Product Definition :

A Revolving Loan is a permanent working capital financing loan, with the amount reflected in the company’s cash flow. Funds can be withdrawn according to the debtor’s needs using a Promissory Note/Letter of Commitment, provided the withdrawal does not exceed the agreed-upon loan limit between the Bank and the debtor.
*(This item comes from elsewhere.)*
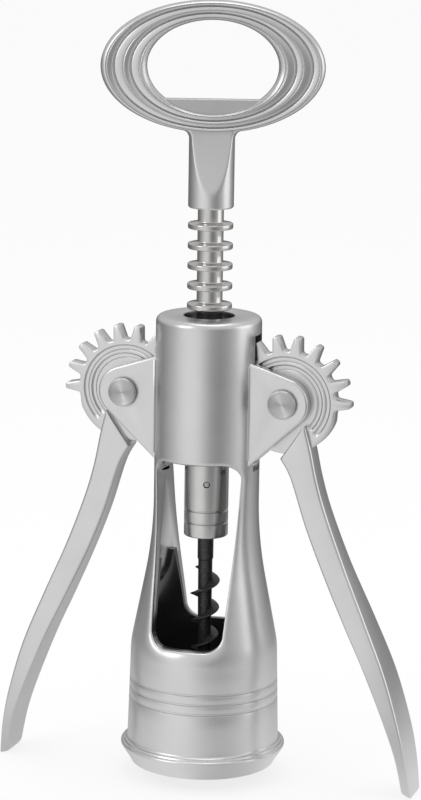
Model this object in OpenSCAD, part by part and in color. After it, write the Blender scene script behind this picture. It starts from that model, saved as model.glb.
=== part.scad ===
// Wing corkscrew: two geared levers drive a ringed shaft that pulls the worm.
// Origin: centre of the bell mouth. +Z runs up the shaft, -Y is the front face.

/* [Body] */
// Radius of the straight barrel
barrel_r = 12.5; // [12:0.1:13.5]
// Height of the closed top above the bell mouth
body_h = 108.8; // [107.6:0.2:112]
// Wall of the barrel
barrel_wall = 2.2; // [1.6:0.1:2.4]
// Wall of the bell
bell_wall = 1.8; // [1.4:0.1:2.2]
// Thickness of the closed top
top_plate = 3.5; // [2:0.1:4]
// Rounding of the top edge
top_round = 1.5; // [0.6:0.1:1.8]
// Angle at which the bell flares out
flare_angle = 11; // [8:0.5:13]
// Height of the shoulder above the mouth
shoulder_z = 27; // [25.5:0.5:28]
// Height of the rounded turn above the shoulder
turn_h = 4.5; // [3.5:0.5:6]
// Height of the straight flare
flare_run = 14.5; // [12:0.5:16]
// Height of the hollow curve from the flare into the barrel
flare_blend = 19; // [15:0.5:22]
// How much wider the bell is at its foot than at its shoulder
bell_draft = 0.6; // [0.2:0.1:1.2]
// How far the foot flange stands out from the bell
flange_out = 1.55; // [1:0.05:2.4]
// Height of the foot flange
flange_h = 5.5; // [4.5:0.1:7]
// Rounding of the flange edge
flange_round = 0.7; // [0.4:0.1:1]
// How far the flange is drawn in at the mouth
foot_in = 0.9; // [0.4:0.1:1.2]
// Height of the lowest ring groove
groove_z = 16.1; // [12:0.1:17]
// Spacing of the three ring grooves
groove_pitch = 2.35; // [1.6:0.05:3]
// Width of a ring groove
groove_w = 0.7; // [0.4:0.1:1]
// Depth of a ring groove
groove_d = 0.3; // [0.2:0.05:0.5]

/* [Windows] */
// Half width of a window at its sill
sill_half_w = 8.5; // [7.5:0.1:9.2]
// Half width of a window at its head
head_half_w = 10.6; // [10.4:0.05:10.9]
// Height of the sill
sill_z = 31; // [29:0.5:33]
// Height of the head
head_z = 74.8; // [68:0.2:76]
// Corner radius at the sill
sill_corner = 3.8; // [2:0.1:5]
// Corner radius at the head
head_corner = 2.7; // [1.5:0.1:4]
// Width of the rounded rim at the sides of a window
rim_side_w = 2; // [1:0.1:2.2]
// Width of the rounded rim at the sill
rim_sill_w = 3; // [1:0.1:3.2]
// Width of the rounded rim at the head
rim_head_w = 1.1; // [0.6:0.1:1.6]
// Depth of the rounded rim
rim_d = 1.2; // [0.6:0.1:1.4]

/* [Lugs and pivots] */
// Distance of a lever pivot from the shaft axis
pivot_x = 19.7; // [19.4:0.05:20.2]
// Height of the lever pivots
pivot_z = 89.7; // [88.5:0.1:91]
// Radius of the round end of a lug
lug_r = 6.15; // [5:0.05:6.3]
// Thickness of one lug
lug_t = 2.7; // [2:0.1:3.4]
// Height at which the lug top meets the barrel
lug_top_z = 98.5; // [97:0.1:101]
// Height at which the lug foot meets the barrel
lug_foot_z = 74.8; // [72:0.1:77]
// Fillet between a lug and the barrel
lug_fillet = 0.8; // [0.4:0.1:1.2]
// Half width of the slot that each gear runs in
slot_half_w = 2.6; // [2.2:0.1:3.2]
// Height of the slot foot
slot_foot_z = 72.5; // [70:0.5:74]
// Height of the slot head
slot_head_z = 105; // [104:0.1:105.2]
// Radius of a pivot pin
pin_r = 2.2; // [1.6:0.1:2.6]
// Radius of a pivot pin head
pin_head_r = 3.4; // [3:0.1:4.2]
// Height of a pivot pin head
pin_head_h = 1.2; // [0.8:0.1:1.8]
// Rounding of a pivot pin head
pin_head_round = 0.5; // [0.2:0.05:0.7]

/* [Levers] */
// Teeth that a full circle of the gear would hold
teeth_per_turn = 18; // [18:1:18]
// Teeth on a lever, the first pointing at the shaft
teeth = 10; // [8:1:10]
// Height of a tooth
tooth_h = 3.6; // [3:0.1:3.8]
// Half width of a tooth near its tip
tooth_tip_half = 0.75; // [0.6:0.05:0.9]
// Half width of a tooth at its root
tooth_root_half = 1.5; // [1.3:0.05:1.75]
// Thickness of the gear
gear_t = 3.6; // [3:0.1:3.7]
// How far the toothless edge stands out from the tooth roots
rim_out = 0.4; // [0:0.1:1]
// Radius of the outer ripple on the gear face
outer_ripple_r = 10.2; // [9.9:0.1:10.6]
// Radius of the inner ripple on the gear face
inner_ripple_r = 8.3; // [7.9:0.1:8.6]
// Width of a ripple
ripple_w = 1; // [0.6:0.1:1.2]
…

The portion of the loan that has been repaid can be re-borrowed, as long as the remaining loan limit is sufficient and the loan term is still valid (maximum 1 year and extendable).


Advantages :

Short-term loan period of 1 (one) year, with the possibility of extension.


Features :

  • The credit limit is based on the business feasibility and the customer’s needs.
  • The minimum usage period for each drawdown is 30 days.
  • Credit disbursement can be made using checks/giro slips with the following disbursement increments:
    • For loan limits up to IDR 500 million, the minimum disbursement increment is IDR 50 million.
    • For loan limits between IDR 500 million and IDR 1 billion, the minimum disbursement increment is IDR 100 million.
    • For loan limits above IDR 1 billion, the minimum disbursement increment is IDR 200 million.
  • The maximum loan term is 1 year, with the option for extension. The loan can be in USD currency.
    Collateral can be in the form of movable or immovable property, such as land and buildings, or other assets deemed sufficiently valuable by the Bank.


Requirements :

  1. Personal identification documents.
  2. Company identification documents.
  3. Financial information documents.
  4. Collateral documents/information.